Dos detalles más: Tras el largo y dilatado plano sobre Tori y Midori, conversando bajo la nieve, en donde el primero le pide que le espere, que le permita esclarecer su confusión, el siguiente plano es una panorámica sobre el paisaje nevado colindante al sanatorio hasta encuadrar las piernas de Naoki, que se ha colgado ( el movimiento es hacia la izquierda; lo que asocia la citada secuencia clave; Naoki no ha logrado resolver su atasco vital), sin dejar de mencionar cómo varía la compisición del tema musical a acordes más siniestros. Son demoledoras las secuencias posteriores, con Tori solo en la costa (junto a la orilla; entre las piedras, hurtado el sumergirse en las aguas de la emoción) bregando con su pena (gritándola). El otro está relacionado con la secuencia que sucede a ese tramo de extravío doliente, cuando retorna a casa, y se encuentra con que le espera la compañera de habitación de Naoki en el sanatorio, Reiko. Tras que hayan hecho el amor, por petición de ella, Hung incluye un plano de las piernas de Reiko, una bella asociación con la de la muerte de Naoki, la afirmación de vida para contrarrestar el dolor, y poder seguir avanzando en la vida, en busca de la música de la emoción ( o de hacer música con las emociones; a este respecto es elocuente el detalle de que ella cante; es quien canta el tema de los Beatles, Norwegian wood, que suscita una reacción de llano y dolor en Naoki). En la última secuencia se conjuga de modo magistral lo posible (el reiniciar una relación con Midori) con la desubicación, la incertidumbre, con el no saber dónde está uno en la vida, como si se hubiera perdido el paso. Espectro que debe superar, o convivir con los fantasmas de la pérdida, de los muertos, para volver a ser cuerpo que haga música con el agua de las emociones.

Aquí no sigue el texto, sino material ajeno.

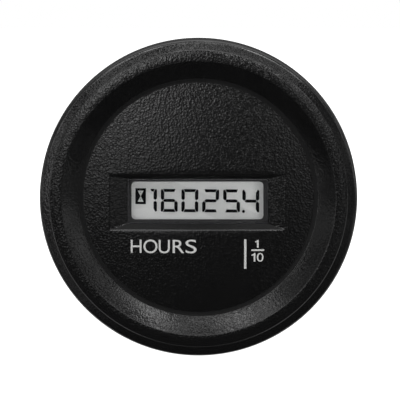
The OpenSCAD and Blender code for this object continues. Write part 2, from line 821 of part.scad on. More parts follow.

'Tokio blues' (Norwegian wood, 2010), de Tran Anh Hung, es un reencuentro con lo sublime. Un deslizamiento en una narración líquida, una alquimia impresionista de emociones, de intemperie vital, del anhelo de sentir habitar la vida, de las corrientes de emociones a la deriva que buscan raíz, del superar el sentimiento de perdida. Una escritura pendular como las emociones de los personajes, entre lo espectral y lo corpóreo, entre la distancia y la proximidad. Una obra que hace plenitud sobre los cimientos de la desgarradura. Prodigiosa es la banda sonora de Jonny Greenwood, como lo es la adaptación de la obra Haruki Murakami por el propio cineasta, la dirección fotográfica de Mark Ler Ping Bin o el montaje de Mario Battistel.